Regional escalation loomed early this year. The south of the capital Beirut was hit on 2 January by a successful drone attack on Saleh al-Arouri and six other Hamas members. Arouri was a linchpin in Hamas-Hezbollah ties and key figure in Hamas’ armed wing – the Qassam Brigades. Until then, the disturbances had taken place only in the border area. Hezbollah saw the attack as an attack on Lebanon and the Lebanese, and an Israeli incitement to regional conflict. Israel made it clear that it was not an attack on Lebanon, nor on Hezbollah, but purely on the Hamas leadership. In its fight against Hamas, Israel does not hesitate to eliminate Hamas leaders beyond its borders, including outside Gaza. Further escalation in the region became increasingly real with the Beirut attack, and an initial response from Hezbollah was anxiously awaited. Lebanon lodged a complaint with the UN Security Council and Hezbollah leader Sayed Hassan Nasrallah warned that the killing would not go unpunished. A few days later, dozens of rockets were fired at an Israeli military post. Nasrallah warned that there would be no limits for Hezbollah should Israel choose to start a war with Lebanon.
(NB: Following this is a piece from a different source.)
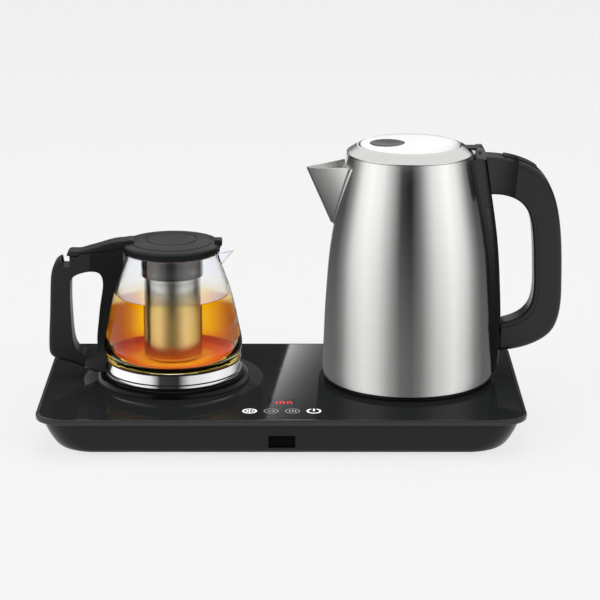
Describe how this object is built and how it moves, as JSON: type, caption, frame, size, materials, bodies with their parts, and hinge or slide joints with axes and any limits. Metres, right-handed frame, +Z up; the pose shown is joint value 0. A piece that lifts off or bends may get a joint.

Hezbollah has made it clear to continue attacks as long as fighting continues in Gaza, in support of the Palestinian cause. And if Israel is to be believed, these will continue until Hamas is completely wiped off the map. Both sides have too much to lose to escalate the conflict, so the expectation now is that it will remain at the current ‘skirmishes’. The US is conducting mediation talks between Israel and Lebanon for long-term border stability. The question is whether such a deal will be effective since Lebanon and Hezbollah are two different entities and Hezbollah will care little about a peace deal between Israel and the state of Lebanon. In addition, a possible deal depends on a ceasefire in Gaza.